I’ve no doubt that in between meetings and the other demands of her life, Obama puts her girls front and center. Some of the time, on some days, I have no doubt that they’re the entire focus of her attention and talents. But Obama is a talented and successful woman, and she has a partner (and, for that matter, a mother, a staff, and a community) to help raise her children. She has-and she should have-a whole lot going on that goes above, around, beyond, and along with her girls’ daily lives. Further, can you imagine how she’d respond if Malia and Sasha turned to her and said, “Mom, when I grow up, I’m going to have children and I’m going to put them at the center of my life?”
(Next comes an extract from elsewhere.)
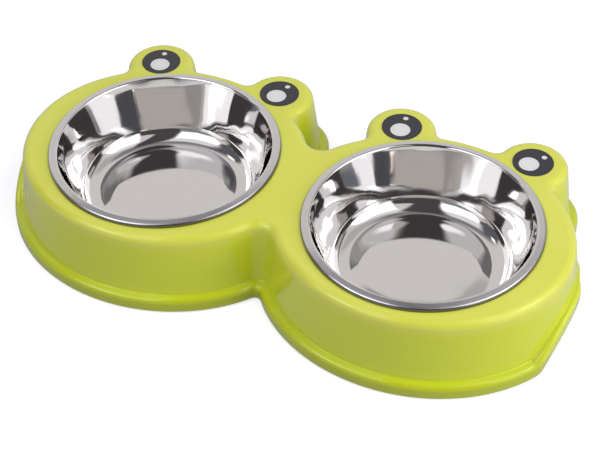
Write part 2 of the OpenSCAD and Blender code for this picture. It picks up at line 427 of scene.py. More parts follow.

You may think I’m ascribing too much to a small comment, a single moment in one of hundreds of speeches. “The center of my life,” you could say, could mean a whole range of things-and I agree. Obama could, and probably would, say that much of the outside work she does is done with thoughts of her girls and their future in mind. But giving credence to that “my children are the center of my life” line of thinking feeds into the kind of doubt, spoken and unspoken, that still pursues working mothers. When Sarah Palin was in the race for vice president, both men and women questioned whether a woman with five kids, one pregnant and one still in diapers, belonged in the White House. In my home state, New Hampshire, Republican Senate candidate Kelly Ayotte has been attacked for considering spending six years in Washington while leaving her 2- and 5- year-old children at home with her husband. Those objecting usually put a gender-neutral spin on it, claiming no parent should leave kids that young-but the fact remains that this is simply not a question that comes up for men, no matter how young their progeny.

Men are allowed to hold out their young families as evidence of their ties to the real world and their good intentions toward the future. Women, doing the same, are immediately saddled with the baggage of “my children come first.” Because no woman who puts her children at the center of her world would even consider a job where she might one day be required to put a congressional hearing over watching Junior perform the role of Native American No. 3 in the Thanksgiving pageant. And every time a prominent woman endorses that particular cliché, she makes it harder for other women who are, and should be, considering doing just that.